Quote the lines exactly, starting with the line that contains "Write part 3" and ending with the line that contains "rim and midrib.", and leave out all other lines.

* DATASET RECORDS *
_ _ _ _

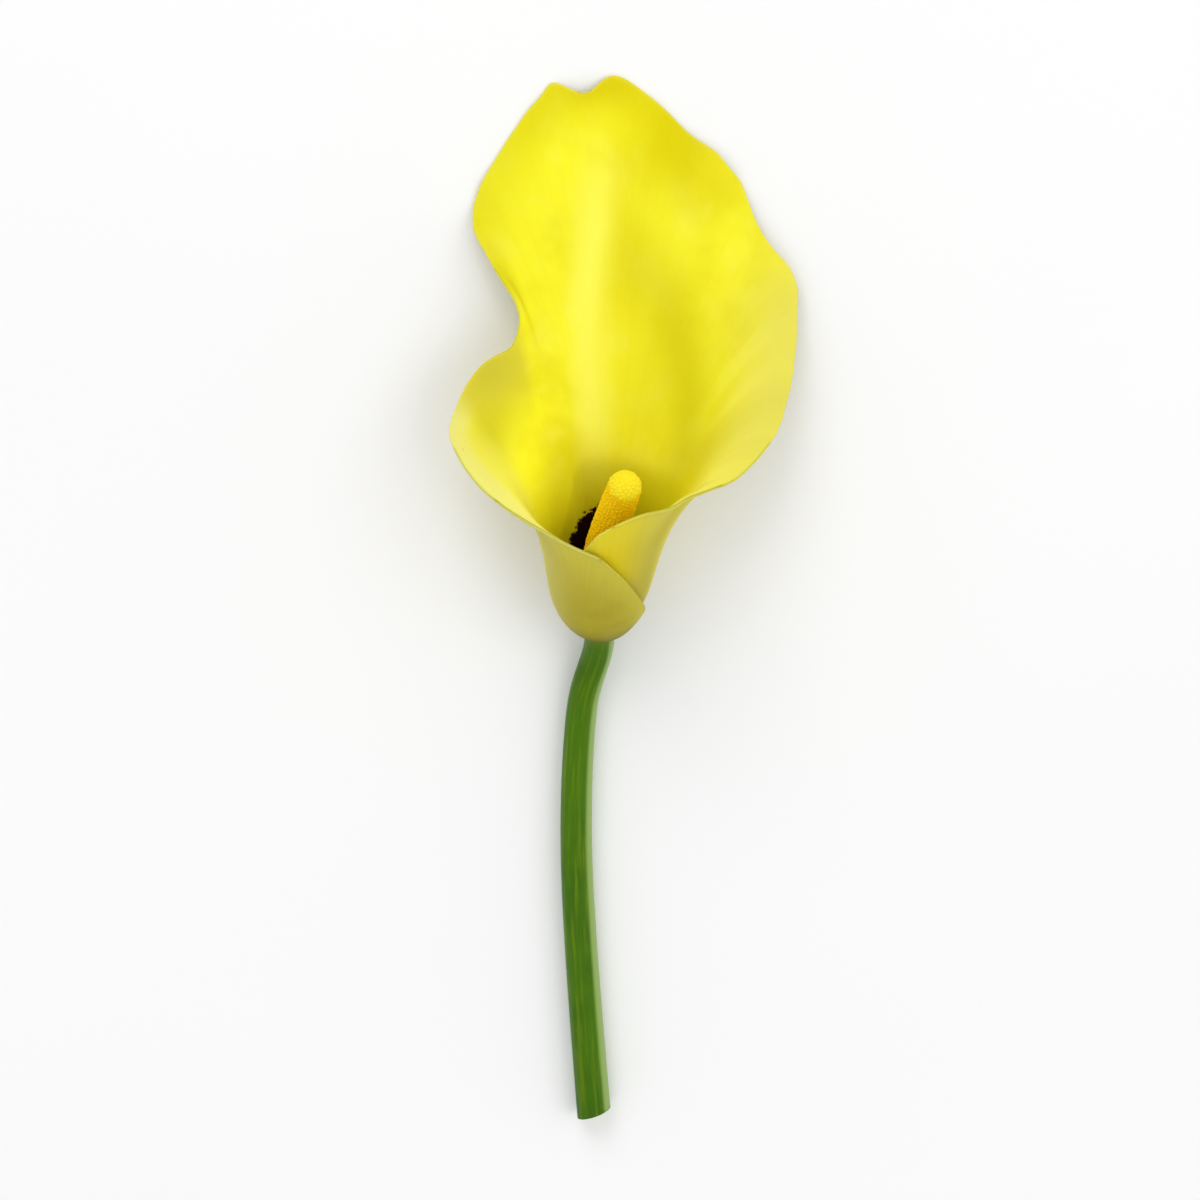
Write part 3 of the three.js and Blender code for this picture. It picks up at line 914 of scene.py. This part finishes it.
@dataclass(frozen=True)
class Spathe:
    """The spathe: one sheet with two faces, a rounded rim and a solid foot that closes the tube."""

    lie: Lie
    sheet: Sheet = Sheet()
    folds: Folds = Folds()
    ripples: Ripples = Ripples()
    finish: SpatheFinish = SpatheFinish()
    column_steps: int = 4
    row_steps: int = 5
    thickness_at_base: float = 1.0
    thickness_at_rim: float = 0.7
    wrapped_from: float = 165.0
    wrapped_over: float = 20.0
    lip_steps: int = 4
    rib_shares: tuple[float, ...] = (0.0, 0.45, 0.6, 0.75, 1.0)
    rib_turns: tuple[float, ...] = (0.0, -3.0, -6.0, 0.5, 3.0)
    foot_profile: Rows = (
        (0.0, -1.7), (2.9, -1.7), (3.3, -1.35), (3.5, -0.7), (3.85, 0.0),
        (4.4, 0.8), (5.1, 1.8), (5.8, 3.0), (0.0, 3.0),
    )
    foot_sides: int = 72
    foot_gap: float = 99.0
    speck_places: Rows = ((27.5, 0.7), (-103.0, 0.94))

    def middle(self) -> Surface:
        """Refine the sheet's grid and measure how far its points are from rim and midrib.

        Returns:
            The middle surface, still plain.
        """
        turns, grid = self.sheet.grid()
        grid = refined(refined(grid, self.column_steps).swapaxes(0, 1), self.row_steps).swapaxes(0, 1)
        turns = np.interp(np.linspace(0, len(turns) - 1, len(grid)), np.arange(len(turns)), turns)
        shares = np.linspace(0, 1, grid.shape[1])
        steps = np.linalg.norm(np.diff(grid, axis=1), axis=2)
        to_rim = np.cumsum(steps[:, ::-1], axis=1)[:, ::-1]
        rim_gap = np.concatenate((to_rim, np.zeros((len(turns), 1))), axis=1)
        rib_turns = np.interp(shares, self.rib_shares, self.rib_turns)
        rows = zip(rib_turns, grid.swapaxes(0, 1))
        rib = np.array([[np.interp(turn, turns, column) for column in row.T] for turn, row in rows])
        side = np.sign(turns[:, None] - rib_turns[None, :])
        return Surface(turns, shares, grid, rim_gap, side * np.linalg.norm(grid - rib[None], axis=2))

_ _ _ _

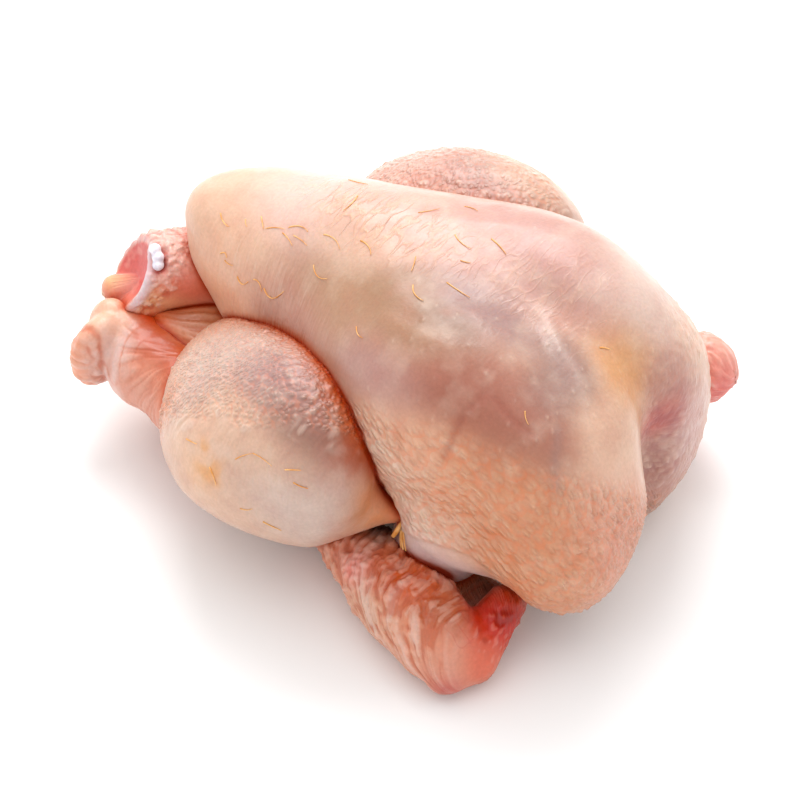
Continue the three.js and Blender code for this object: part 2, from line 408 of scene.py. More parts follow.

_ _ _ _

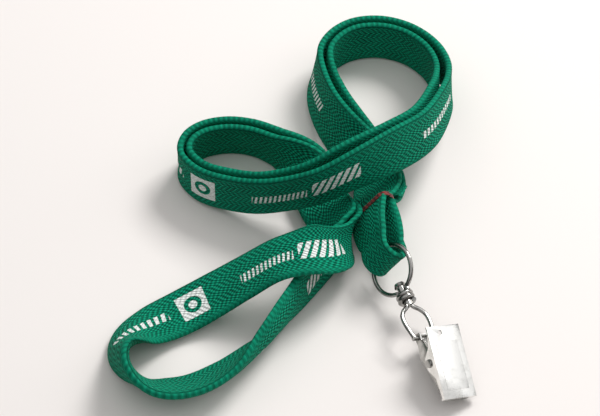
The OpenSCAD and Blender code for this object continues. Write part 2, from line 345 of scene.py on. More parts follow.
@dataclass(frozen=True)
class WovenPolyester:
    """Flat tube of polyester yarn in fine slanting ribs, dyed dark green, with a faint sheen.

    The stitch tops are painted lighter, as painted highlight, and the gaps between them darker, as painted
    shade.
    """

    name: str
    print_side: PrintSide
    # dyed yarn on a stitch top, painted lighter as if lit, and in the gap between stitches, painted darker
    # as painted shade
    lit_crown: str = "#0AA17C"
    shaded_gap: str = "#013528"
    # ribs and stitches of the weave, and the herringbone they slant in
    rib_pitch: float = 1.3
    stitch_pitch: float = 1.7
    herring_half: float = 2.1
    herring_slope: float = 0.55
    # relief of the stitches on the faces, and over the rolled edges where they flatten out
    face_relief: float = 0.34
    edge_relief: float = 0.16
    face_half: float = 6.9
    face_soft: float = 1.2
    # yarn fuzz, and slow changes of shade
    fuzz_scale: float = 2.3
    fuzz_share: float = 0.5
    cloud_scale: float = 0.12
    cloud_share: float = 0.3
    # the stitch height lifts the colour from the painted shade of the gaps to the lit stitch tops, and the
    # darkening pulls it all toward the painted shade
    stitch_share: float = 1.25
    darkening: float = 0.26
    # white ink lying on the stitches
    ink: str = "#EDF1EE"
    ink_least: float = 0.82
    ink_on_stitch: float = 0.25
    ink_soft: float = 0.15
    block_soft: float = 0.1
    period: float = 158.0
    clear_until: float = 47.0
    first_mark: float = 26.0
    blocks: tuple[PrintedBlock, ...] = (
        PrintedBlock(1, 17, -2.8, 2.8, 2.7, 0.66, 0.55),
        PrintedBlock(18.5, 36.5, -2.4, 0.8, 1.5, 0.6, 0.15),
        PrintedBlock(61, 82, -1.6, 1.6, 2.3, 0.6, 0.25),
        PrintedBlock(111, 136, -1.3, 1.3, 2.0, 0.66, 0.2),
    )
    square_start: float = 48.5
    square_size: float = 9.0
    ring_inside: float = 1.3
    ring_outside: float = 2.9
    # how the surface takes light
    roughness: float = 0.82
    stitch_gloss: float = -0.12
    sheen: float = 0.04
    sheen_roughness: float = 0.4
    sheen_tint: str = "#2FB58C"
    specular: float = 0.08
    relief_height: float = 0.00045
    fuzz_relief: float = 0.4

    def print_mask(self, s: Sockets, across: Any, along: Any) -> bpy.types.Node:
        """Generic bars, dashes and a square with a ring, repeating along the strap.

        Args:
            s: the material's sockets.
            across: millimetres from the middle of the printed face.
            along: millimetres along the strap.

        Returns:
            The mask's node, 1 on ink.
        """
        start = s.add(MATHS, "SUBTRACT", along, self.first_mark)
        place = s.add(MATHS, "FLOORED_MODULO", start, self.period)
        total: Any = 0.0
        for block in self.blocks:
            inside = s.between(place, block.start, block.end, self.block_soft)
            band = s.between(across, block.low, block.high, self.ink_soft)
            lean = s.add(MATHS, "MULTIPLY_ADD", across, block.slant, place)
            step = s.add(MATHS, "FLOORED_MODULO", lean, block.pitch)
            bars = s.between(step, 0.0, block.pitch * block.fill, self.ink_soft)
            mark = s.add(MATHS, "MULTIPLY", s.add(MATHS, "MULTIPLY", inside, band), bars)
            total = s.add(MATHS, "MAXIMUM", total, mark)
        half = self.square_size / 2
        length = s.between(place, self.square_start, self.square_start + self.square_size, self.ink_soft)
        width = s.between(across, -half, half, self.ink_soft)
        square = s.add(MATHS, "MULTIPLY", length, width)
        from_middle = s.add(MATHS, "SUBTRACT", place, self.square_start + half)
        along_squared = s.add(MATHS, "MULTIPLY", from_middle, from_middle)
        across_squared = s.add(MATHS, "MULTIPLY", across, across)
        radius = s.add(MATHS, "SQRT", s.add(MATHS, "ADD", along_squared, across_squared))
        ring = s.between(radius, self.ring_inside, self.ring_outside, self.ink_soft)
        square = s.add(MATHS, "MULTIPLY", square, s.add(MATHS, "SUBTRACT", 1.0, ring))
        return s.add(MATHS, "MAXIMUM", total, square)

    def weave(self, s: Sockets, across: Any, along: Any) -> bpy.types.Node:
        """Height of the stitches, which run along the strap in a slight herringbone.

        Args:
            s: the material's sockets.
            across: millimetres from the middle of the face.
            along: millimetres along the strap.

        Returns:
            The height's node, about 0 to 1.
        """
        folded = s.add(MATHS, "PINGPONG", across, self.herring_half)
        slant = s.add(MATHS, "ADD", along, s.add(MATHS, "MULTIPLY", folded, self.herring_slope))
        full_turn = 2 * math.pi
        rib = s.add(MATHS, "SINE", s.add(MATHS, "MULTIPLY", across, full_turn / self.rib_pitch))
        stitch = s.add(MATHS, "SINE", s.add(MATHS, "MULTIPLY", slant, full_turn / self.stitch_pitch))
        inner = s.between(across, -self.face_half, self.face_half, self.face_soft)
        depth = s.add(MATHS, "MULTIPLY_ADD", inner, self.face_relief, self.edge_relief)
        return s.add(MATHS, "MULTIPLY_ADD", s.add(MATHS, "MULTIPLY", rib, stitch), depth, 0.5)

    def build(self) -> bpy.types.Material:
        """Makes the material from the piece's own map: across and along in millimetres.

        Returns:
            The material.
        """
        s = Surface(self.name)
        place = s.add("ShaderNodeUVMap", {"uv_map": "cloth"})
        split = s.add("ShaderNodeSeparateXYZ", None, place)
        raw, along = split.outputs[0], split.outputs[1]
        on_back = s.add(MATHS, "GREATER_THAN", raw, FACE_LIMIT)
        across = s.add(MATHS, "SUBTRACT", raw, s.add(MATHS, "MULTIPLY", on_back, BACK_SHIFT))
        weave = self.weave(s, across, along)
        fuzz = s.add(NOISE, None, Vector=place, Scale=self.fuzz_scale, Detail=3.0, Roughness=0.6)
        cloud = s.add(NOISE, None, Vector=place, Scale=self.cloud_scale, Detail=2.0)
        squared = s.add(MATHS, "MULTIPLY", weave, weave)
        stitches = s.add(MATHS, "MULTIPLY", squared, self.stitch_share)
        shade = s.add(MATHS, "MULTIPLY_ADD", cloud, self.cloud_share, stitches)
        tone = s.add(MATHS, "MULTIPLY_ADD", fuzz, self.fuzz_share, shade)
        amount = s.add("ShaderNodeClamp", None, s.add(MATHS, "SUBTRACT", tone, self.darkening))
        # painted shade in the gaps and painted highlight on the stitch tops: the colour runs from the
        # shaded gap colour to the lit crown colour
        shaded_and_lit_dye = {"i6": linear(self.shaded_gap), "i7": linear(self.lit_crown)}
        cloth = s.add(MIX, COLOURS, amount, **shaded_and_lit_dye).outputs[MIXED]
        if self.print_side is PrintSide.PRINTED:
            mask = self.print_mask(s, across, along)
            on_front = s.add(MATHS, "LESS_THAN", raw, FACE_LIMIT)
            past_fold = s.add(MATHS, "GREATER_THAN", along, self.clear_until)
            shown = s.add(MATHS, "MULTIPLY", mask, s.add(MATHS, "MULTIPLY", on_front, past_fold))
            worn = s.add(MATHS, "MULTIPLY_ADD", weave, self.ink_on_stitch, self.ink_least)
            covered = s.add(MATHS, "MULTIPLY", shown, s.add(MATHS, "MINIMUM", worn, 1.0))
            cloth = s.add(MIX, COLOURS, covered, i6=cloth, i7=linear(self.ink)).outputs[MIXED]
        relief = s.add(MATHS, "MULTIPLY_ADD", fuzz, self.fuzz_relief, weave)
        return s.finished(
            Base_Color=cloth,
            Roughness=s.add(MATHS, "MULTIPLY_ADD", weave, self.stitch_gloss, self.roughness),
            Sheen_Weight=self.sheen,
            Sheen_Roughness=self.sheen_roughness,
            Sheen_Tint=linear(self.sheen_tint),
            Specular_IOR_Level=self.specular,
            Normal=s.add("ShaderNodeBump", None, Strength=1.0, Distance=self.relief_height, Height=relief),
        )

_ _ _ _

* FULL OUTPUT *
Write part 3 of the three.js and Blender code for this picture. It picks up at line 914 of scene.py. This part finishes it.
@dataclass(frozen=True)
class Spathe:
    """The spathe: one sheet with two faces, a rounded rim and a solid foot that closes the tube."""

    lie: Lie
    sheet: Sheet = Sheet()
    folds: Folds = Folds()
    ripples: Ripples = Ripples()
    finish: SpatheFinish = SpatheFinish()
    column_steps: int = 4
    row_steps: int = 5
    thickness_at_base: float = 1.0
    thickness_at_rim: float = 0.7
    wrapped_from: float = 165.0
    wrapped_over: float = 20.0
    lip_steps: int = 4
    rib_shares: tuple[float, ...] = (0.0, 0.45, 0.6, 0.75, 1.0)
    rib_turns: tuple[float, ...] = (0.0, -3.0, -6.0, 0.5, 3.0)
    foot_profile: Rows = (
        (0.0, -1.7), (2.9, -1.7), (3.3, -1.35), (3.5, -0.7), (3.85, 0.0),
        (4.4, 0.8), (5.1, 1.8), (5.8, 3.0), (0.0, 3.0),
    )
    foot_sides: int = 72
    foot_gap: float = 99.0
    speck_places: Rows = ((27.5, 0.7), (-103.0, 0.94))

    def middle(self) -> Surface:
        """Refine the sheet's grid and measure how far its points are from rim and midrib.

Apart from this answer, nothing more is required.